凛とした風情の女性スタッフがすかさずビールを運んできた。
と同時に、「どて味噌煮込み」(700円)を注文すると、凛とした風情の女性スタッフは注文を確かめるや否や、「ありがとうございます」と明瞭な滑舌で応じた。

店内は徐々に若い客で埋まり騒然とする兆しを投げかけてきた。
私の両隣の席も20代前半と思われる若者が席を占領していたが、覚悟していたよりも騒々しさはなく、俄に私は安堵に包まれながらビールを飲み干すのだった。
どて味噌煮込みが静かに置かれた。
茶褐色の煮込みの上に盛られたネギが瑞々しい。
濃厚に見えながら絶妙な豆味噌風味が宿り、酸味と甘みの混濁した味わいが舌の上を滑りながら体内を駆け抜けてゆく。
これこそが本場の名古屋めしの真骨頂だ、と私は自分に言い聞かせるように心の中でひとりごちた。
いとも容易くビールはなくなり、お代わりを催促すると同時に、「味噌おでん5種盛り合わせ」(880円)と「味噌串かつ」(1本200円)を頼むことにした。

どて味噌煮込み(700円)

今夜は茶褐色に染まろう。
私は小さな決意を胸に秘め、先に訪れたビールをひとくち流し込んだ。

ともあれ、私の理想とする他拠点生活はホテル暮らしである。
スーツケース、バックパックさえあれば私は生きていける。
ところがその矢庭に、ギターの存在がそれを遮るように誇示してきた。
ギターとともに旅をする。
まさにスナフキンではないか。
どて味噌煮込みを突きながら、私は無意識のうちに笑みを浮かべていることに気づいた。
現実的には、それも難しいことはわかっているのに……

にべもなくビールがなくなってゆく。
そうしてハイボールを追加すると、一緒に味噌おでん5種盛り合わせと味噌串かつが訪れたことでテーブルは茶褐色に覆われた。

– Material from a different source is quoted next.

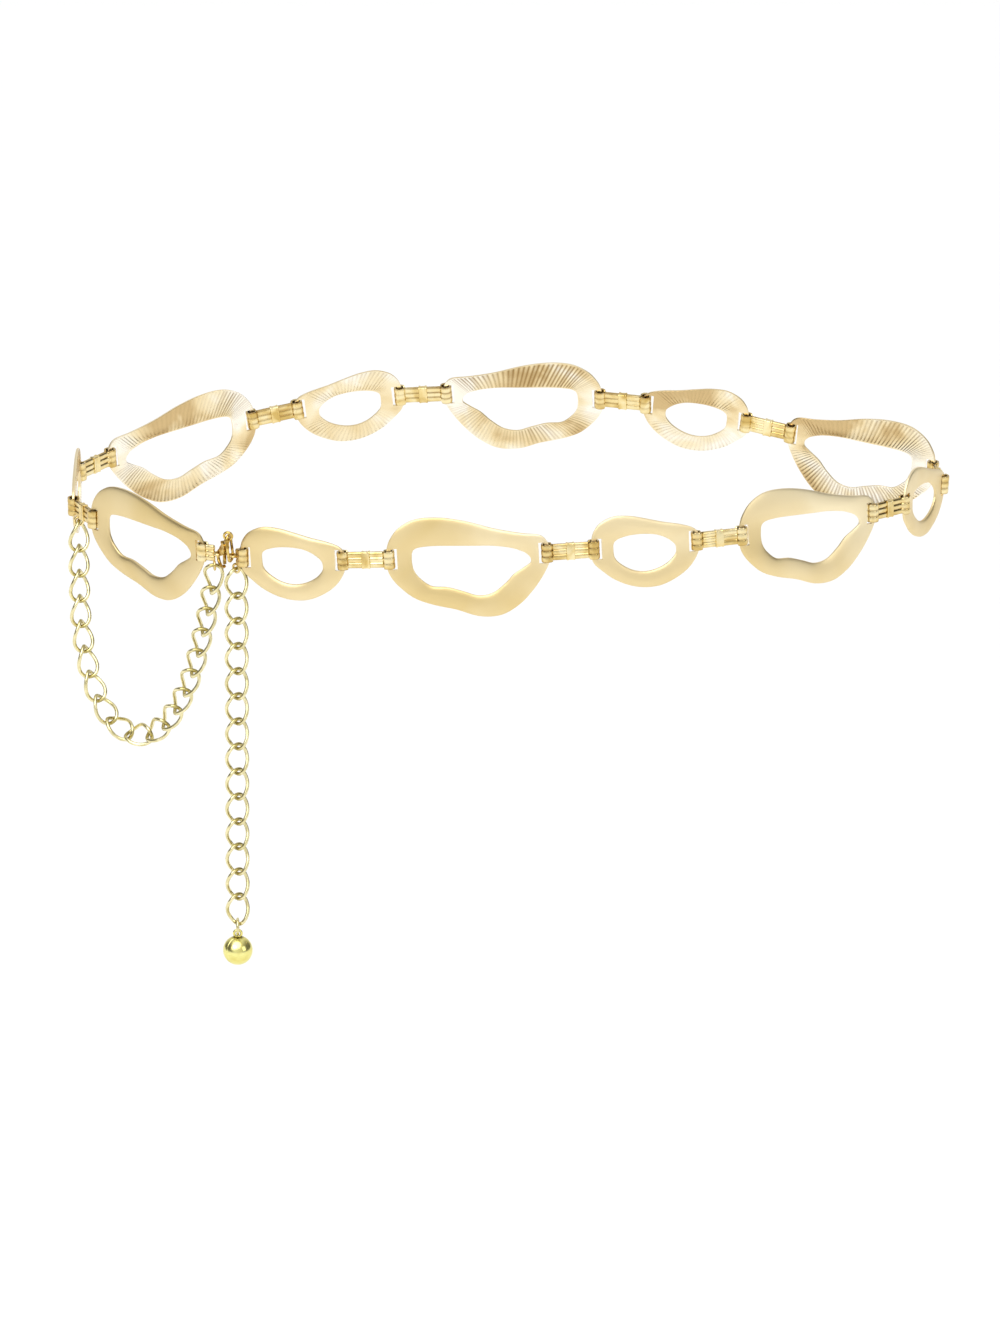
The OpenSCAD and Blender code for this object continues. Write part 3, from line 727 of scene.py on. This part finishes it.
# %% One link, and the chains
TWIST = math.radians(45)
OVAL_POWER = 0.82
LINK_HALF = (PITCH + WIRE + LINK_PLAY) / 2
LINK_HALF_W = (LINK_W - WIRE) / 2
LINK_STEPS, LINK_AROUND = 40, 12
JOINT_FROM, JOINT_FADE = 0.86, 0.10
TANGENT_STEP = 0.02


def twisted(v, angle):
    return Matrix.Rotation(angle, 3, "Z") @ v


def link_path(q):
    """The wire's middle at an angle round the link."""
    wide = LINK_HALF_W * powered(math.cos(q), OVAL_POWER)
    return twisted(Vector((wide, 0, LINK_HALF * math.sin(q))), TWIST * math.sin(q))


def chain_link():
    """One twisted link, upright. Its groove layer marks both ends, where it meets the next, for
    painted shade.
    """
    def rule(step, place):
        q, a = TURN * (step + 0.5) / LINK_STEPS, TURN * place / LINK_AROUND
        along = (link_path(q + TANGENT_STEP) - link_path(q - TANGENT_STEP)).normalized()
        out = across(twisted(Vector((math.cos(q), 0, math.sin(q))), TWIST * math.sin(q)), along)
        spot = link_path(q) + WIRE / 2 * (math.cos(a) * out + math.sin(a) * along.cross(out))
        # Painted shade where this link meets the next.
        return spot, max(0.0, min(1.0, (abs(math.sin(q)) - JOINT_FROM) / JOINT_FADE))

    bm = spun_ring(LINK_STEPS, LINK_AROUND)
    layer = bm.verts.layers.float.new("groove")
    return shaped(bm, LINK_STEPS, LINK_AROUND, rule, layer)


def flat_of(a, b, turned):
    """Across a link that faces the front, turned about its own length."""
    up = (a - b).normalized()
    return Matrix.Rotation(turned, 3, up) @ across(Vector((0, 1, 0)).cross(up), up)


def link_frame(a, b, turned):
    return frame_of((a + b) / 2, flat_of(a, b, turned), (a - b).normalized())


def chain_mesh(points, turned):
    """A chain with one link from each point to the next."""
    bm = bmesh.new()
    for a, b in zip(points, points[1:]):
        add(bm, chain_link(), link_frame(a, b, turned))
    return finished(bm, (CHAIN,))


piece("swag_of_links", chain_mesh(SWAG_POINTS, SWAG_TURN), Matrix(), "swag_chain")
piece("hanging_links", chain_mesh(DROP_POINTS, 0), Matrix(), "drop_chain")
print("links:", SWAG_LINKS, "in the swag,", DROP_LINKS, "hanging")

# %% Eyelets turned to face their links
def eyelet(frame_matrix, x, direction):
    """An upright ring under a strap, and the matrix that puts it there."""
    own = frame_matrix.to_3x3().inverted() @ direction
    heading = math.atan2(own.y, own.x)
    return (wire_ring(EYELET_R, EYELET_WIRE),
            Matrix.Translation((x, 0, -EYELET_DROP)) @ Matrix.Rotation(heading, 4, "Z")
            @ Matrix.Rotation(math.pi / 2, 4, "Y"))


start_way = flat_of(SWAG_POINTS[0], SWAG_POINTS[1], SWAG_TURN + TWIST)
end_way = flat_of(SWAG_POINTS[-2], SWAG_POINTS[-1], SWAG_TURN - TWIST)
drop_way = flat_of(DROP_POINTS[0], DROP_POINTS[1], TWIST)
start_eyelet = eyelet(FRAMES[CLOSURE - 2], SWAG_START_X, start_way)
end_eyelet = eyelet(FRAMES[CLOSURE], SWAG_END_X, end_way)
drop_eyelet = eyelet(FRAMES[CLOSURE], DROP_X, drop_way)
print("eyelets: 3, of", EYELET_WIRE, "mm wire")

# %% All the straps
STRAPS = 11
for k in range(1, STRAPS + 1):
    extra = (start_eyelet,) if k == STRAPS else ()
    piece(f"ribbed_strap_{k}", strap_mesh(extra), FRAMES[2 * k - 1],
          f"connector_{k}")
print("straps:", STRAPS)

# %% [markdown]
# ## The closure
# Each half strap is the same folded strip with one eye, its other end folded shut and soldered to a
# level ring. The right one is mirrored, and its faces are turned back after that. Below them sit
# the eyelets of the two chains. Both halves come from one recipe, so they always match.

# %% Half straps
def half_strap(length):
    """A half strap with its eye at the origin and its ring at the far end."""
    bm = folded_strip(length, both=False)
    loop_at = Matrix.Translation((length + LOOP_R - LOOP_SINK, 0, 0))
    add(bm, wire_ring(LOOP_R, LOOP_WIRE), loop_at)
    return bm


left_half = half_strap(HALF_A_L)
add(left_half, *end_eyelet)
piece("half_strap_left", finished(left_half, (BRIGHT,)), FRAMES[CLOSURE],
      "half_strap_a")

right_half = half_strap(HALF_B_L)
bmesh.ops.scale(right_half, vec=(-1, 1, 1), verts=right_half.verts)
bmesh.ops.translate(right_half, vec=(CLOSURE_L, 0, 0), verts=right_half.verts)
bmesh.ops.reverse_faces(right_half, faces=right_half.faces)
add(right_half, *drop_eyelet)
piece("half_strap_right", finished(right_half, (BRIGHT,)), FRAMES[CLOSURE],
      "half_strap_b")
print("half straps: 2")

# %% [markdown]
# ## The lobster clasp
# The clasp's body and lever are small castings whose exact fit matters, since the lever turns on
# its pin between the body's cheeks. Their solids already have that fit. A copy of each has its
# loose triangles merged, and a small bevel rounds its edges as polishing does. New meshes would
# look the same, and their fit would have to be tested again.

# %% Clasp body and lever
MERGE = 1e-6
FLAT = math.radians(1)
EDGE_R, EDGE_STEPS = 0.12, 3


def softened(node, name, body):
    """A merged copy of a solid with rounded edges."""
    bm = bmesh.new()
    bm.from_mesh(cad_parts[node].data)
    bmesh.ops.remove_doubles(bm, verts=bm.verts, dist=MERGE)
    bmesh.ops.dissolve_limit(bm, angle_limit=FLAT, verts=bm.verts, edges=bm.edges)
    bmesh.ops.scale(bm, vec=(1 / MM,) * 3, verts=bm.verts)
    thing = piece(name, finished(bm, (AMBER,)), Matrix(), node, body)
    bevel = thing.modifiers.new("rounded edges", "BEVEL")
    bevel.width = EDGE_R * MM
    bevel.segments = EDGE_STEPS
    bevel.limit_method = "ANGLE"
    bevel.angle_limit = SHARP
    bevel.harden_normals = True


softened("clasp_body", "lobster_clasp_body", "root")
softened("clasp_gate", "clasp_lever", "gate")
print("clasp: body and lever")

# %% The oval link on the clasp's tail
CLASP_TURN, CLASP_LEAN = math.radians(35), math.radians(12)
CLASP_LIFT = -0.3
CLAW_R = 3.0
TAIL_EYE_AT = (3.9, 10.8)
TAIL_WIRE, TAIL_LINK_W, GATE_PLAY = 1.0, 1.7, 0.15
LINK_ASIDE, LINK_INSIDE = 0.1, 0.3
loop_a_x = HALF_A_L + LOOP_R - LOOP_SINK
loop_b_x = loop_a_x + LOOPS_APART
tail_x = TAIL_EYE_AT[0] + CLAW_R
tail_out = tail_x * math.cos(CLASP_LEAN) + TAIL_EYE_AT[1] * math.sin(CLASP_LEAN)
tail_up = TAIL_EYE_AT[1] * math.cos(CLASP_LEAN) - tail_x * math.sin(CLASP_LEAN)
link_low = Vector((loop_b_x + LINK_ASIDE, LINK_INSIDE - LOOP_R,
                   -(LOOP_WIRE + TAIL_WIRE) / 2 - 2 * GATE_PLAY))
link_high = Vector((loop_a_x + tail_out * math.cos(CLASP_TURN), -tail_out * math.sin(CLASP_TURN),
                    CLASP_LIFT + tail_up))
TAIL_STEPS, TAIL_AROUND = 48, 12


def tail_link():
    """The oval link from the right half strap's ring up to the clasp's tail eye."""
    steps, around = TAIL_STEPS, TAIL_AROUND
    way = link_high - link_low
    along = way.normalized()
    side = across(Vector((-LINK_ASIDE, 1, 0)), along)
    third = along.cross(side)

    def rule(step, place):
        q, a = TURN * (step + 0.5) / steps, TURN * place / around
        out = side * math.cos(q) + along * math.sin(q)
        end = way.length - TAIL_LINK_W if step < steps // 2 else TAIL_LINK_W
        middle = link_low + along * end + TAIL_LINK_W * out
        return middle + TAIL_WIRE / 2 * (out * math.cos(a) + third * math.sin(a))

    return shaped(spun_ring(steps, around), steps, around, rule)


piece("clasp_tail_link", finished(tail_link(), (AMBER,)), FRAMES[CLOSURE],
      "clasp_link")
print("oval link:", round((link_high - link_low).length, 2), "mm between the places it holds")

# %% [markdown]
# ## The ball
# The hanging chain ends in a plain ring and a hollow ball with a small loop. The ball is pressed
# from two halves, so a fine seam runs over it. Points of a sphere that lie near the seam are pulled
# in to make it, because a cut groove would need many more faces.

# %% Ring and ball
BALL_D = 10.4
BALL_RING_R, BALL_RING_WIRE = 2.6, 1.1
BALL_LOOP_R, BALL_LOOP_WIRE = 1.3, 0.9
drop_end = DROP_POINTS[-1]
ring_z = (BALL_RING_WIRE + LINK_PLAY) / 2 - BALL_RING_R
loop_z = ring_z - BALL_RING_R + (BALL_RING_WIRE + BALL_LOOP_WIRE) / 2 + LINK_PLAY - BALL_LOOP_R
ball_z = loop_z - BALL_LOOP_R + BALL_LOOP_WIRE / 4 - BALL_D / 2
BALL_STEPS, BALL_ROWS = 96, 48
SEAM_DEPTH, SEAM_W = 0.14, 0.22
SEAM_TURN = math.radians(-50)
CAP_FROM, CAP_FADE = 0.90, 0.06


def seamed_ball():
    """A ball with a seam over its poles. Its groove layer marks the cap under its loop for painted
    shade.
    """
    bm = bmesh.new()
    bmesh.ops.create_uvsphere(bm, u_segments=BALL_STEPS, v_segments=BALL_ROWS, radius=BALL_D / 2)
    layer = bm.verts.layers.float.new("groove")
    for v in bm.verts:
        # Painted shade on the cap under the loop.
        v[layer] = max(0.0, min(1.0, (v.co.z / (BALL_D / 2) - CAP_FROM) / CAP_FADE))
        off = abs(v.co.x)
        if off < SEAM_W:
            v.co *= 1 - SEAM_DEPTH / (BALL_D / 2) * (1 - off / SEAM_W)
    bmesh.ops.rotate(bm, verts=bm.verts, cent=(0, 0, 0), matrix=Matrix.Rotation(SEAM_TURN, 3, "Z"))
    return bm


ring = wire_ring(BALL_RING_R, BALL_RING_WIRE)
piece("ring_over_ball", finished(ring, (CHAIN,)),
      Matrix.Translation(drop_end + Vector((0, 0, ring_z))) @ Matrix.Rotation(math.pi / 2, 4, "Y"),
      "ball_ring")
ball = seamed_ball()
bmesh.ops.translate(ball, vec=(0, 0, ball_z), verts=ball.verts)
add(ball, wire_ring(BALL_LOOP_R, BALL_LOOP_WIRE),
    Matrix.Translation((0, 0, loop_z)) @ Matrix.Rotation(math.pi / 2, 4, "X"))
piece("hollow_ball", finished(ball, (BALL,)), Matrix.Translation(drop_end), "ball")
print("ball centre:", tuple(round(v, 2) for v in drop_end + Vector((0, 0, ball_z))), "mm")

# %% [markdown]
# ## Floor, light and camera
# The loop hangs free over a plain white floor, as in a product photograph. Metal shows only what it
# reflects, so the light comes from two large soft panels, a wide sun, and air that is darker to the
# left and right. The camera is far away with a long lens, which keeps the near and the far plates
# to the same scale.

# %% Floor
FLOOR_Z, FLOOR_SIZE = -0.45, 60
FLOOR_GREY, FLOOR_ROUGH = 0.95, 0.9
bpy.ops.mesh.primitive_plane_add(size=FLOOR_SIZE, location=(0, 0, FLOOR_Z))
floor = bpy.context.object
floor.name = "pale_floor"
floor_paint = bpy.data.materials.new("pale_floor_paint")
floor_paint.use_nodes = True
paint = floor_paint.node_tree.nodes["Principled BSDF"]
paint.inputs["Base Color"].default_value = (FLOOR_GREY, FLOOR_GREY, FLOOR_GREY, 1)
paint.inputs["Roughness"].default_value = FLOOR_ROUGH
floor.data.materials.append(floor_paint)
floor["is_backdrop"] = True
print("floor:", FLOOR_Z, "m")

# %% Lights
AIR_STRENGTH = 0.80
SIDES_FROM, SIDES_TO, SIDES_LEFT = 0.45, 0.85, 0.18
SUN_STRENGTH, SUN_WIDTH = 1.4, math.radians(60)
world = bpy.data.worlds.new("soft_air")
bpy.context.scene.world = world
world.use_nodes = True
air, air_links = world.node_tree.nodes, world.node_tree.links
direction = air.new("ShaderNodeTexCoord")
split = air.new("ShaderNodeSeparateXYZ")
air_links.new(direction.outputs["Generated"], split.inputs["Vector"])
sideways = air.new("ShaderNodeMath")
sideways.operation = "ABSOLUTE"
air_links.new(split.outputs["X"], sideways.inputs[0])
fade = mapped(air, air_links, sideways.outputs["Value"], (SIDES_FROM, SIDES_TO), (1.0, SIDES_LEFT))
air_links.new(fade, air["Background"].inputs["Color"])
air["Background"].inputs["Strength"].default_value = AIR_STRENGTH


def panel(name, where, aim, size, power):
    """A large soft light that looks at a point."""
    data = bpy.data.lights.new(name, "AREA")
    data.shape = "RECTANGLE"
    data.size, data.size_y = size
    data.energy = power
    light = bpy.data.objects.new(name, data)
    light.location = where
    light.rotation_euler = (Vector(aim) - Vector(where)).to_track_quat("-Z", "Y").to_euler()
    bpy.context.scene.collection.objects.link(light)


panel("front_left_panel", (-1.3, -1.6, 1.3), (0, 0, 0), (1.4, 1.4), 11)
panel("front_right_panel", (1.6, -1.2, 0.7), (0, 0, 0), (1.0, 1.2), 5)
sun = bpy.data.objects.new("even_daylight", bpy.data.lights.new("even_daylight", "SUN"))
sun.data.energy = SUN_STRENGTH
sun.data.angle = SUN_WIDTH
sun.rotation_euler = (math.radians(30), 0, math.radians(-15))
bpy.context.scene.collection.objects.link(sun)
print("lights: two panels, a sun and the air")

# %% Camera
PIXEL = 0.35
TALL = 1333
ELEVATION = math.radians(21)
LENS, SENSOR = 700.0, 36.0
CLIP_NEAR, CLIP_FAR = 0.1, 200
target = Vector((-2.1, -23.6, -61.6)) * MM
back = Vector((0, -math.cos(ELEVATION), math.sin(ELEVATION)))
far = TALL * PIXEL * MM * LENS / SENSOR
camera = bpy.data.objects.new("camera", bpy.data.cameras.new("camera"))
camera.data.lens, camera.data.sensor_width = LENS, SENSOR
camera.data.clip_start, camera.data.clip_end = CLIP_NEAR, CLIP_FAR
camera.location = target + back * far
camera.rotation_euler = (-back).to_track_quat("-Z", "Y").to_euler()
bpy.context.scene.collection.objects.link(camera)
bpy.context.scene.camera = camera
bpy.context.scene.view_settings.view_transform = "Standard"
print("camera is", round(far, 2), "m away")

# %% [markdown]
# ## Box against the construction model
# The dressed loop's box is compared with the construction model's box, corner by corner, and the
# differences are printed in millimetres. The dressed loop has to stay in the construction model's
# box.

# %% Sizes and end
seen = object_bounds()
for corner, cad, shown in zip(("lowest", "highest"), CAD_BOX, seen):
    less = [round((v - c) / MM, 2) for v, c in zip(shown, cad)]
    print(corner, "corner, visual less solid, mm:", less)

味噌串かつを頬張るとやはり濃厚な味噌風味がビールの余韻を打ち消す。
おでんも同様で豆味噌の圧倒的な実存とでもいうべきだろうか、私は次第に焦燥感に駆られ始めた。

味噌おでん5種盛り合わせ(880円)
味噌串かつ(1本200円)

焦燥感?
以前に名古屋で食した本場の味が重々しい印象に変えたのだ。
昼に食した名古屋コーチン親子丼はすでにその余韻すらないというのに。

少しずつだが着実に味噌串かつを完食し、つまみにキャベツで休憩を取りながら、残りの味噌おでんに挑んだ。

重厚そうに見えて軽妙な味わいなのに、食べ進めていくと何か食欲の減退を催した。
けれども私は自分に言い聞かせた。
『名古屋最後の夜、せっかく名古屋めし、完食あるのみ』

茶褐色のメニューばかりを頼んだ戦略自体が誤りであることを認めた時、すべてを食べ尽くし最後のハイボールを口にしていた。

あらためて食とは、それぞれの地域やそこに暮らす人々の育んできた文化の象徴であるという再認識を迫られた。
そうして、2024年元旦から始まった旅は能登半島大地震はまさに想像の埒外であり、名古屋で正月三が日を余儀なく過ごすことも同様だった。
スナフキンのように生きることが私の理想である以上、そういったアクシデントやハプニングは当然のように背中合わせであろう。

道路がうっすらと濡れ、車のヘッドライトの反射と奇妙なイルミネーションの光がそこはかとなくその明るさを増しているように見えた。
どうやら雨が降ったようだ。
通り過ぎゆく人々は傘をさしていない。
確かに傘をさすまでもないほどの小雨だった。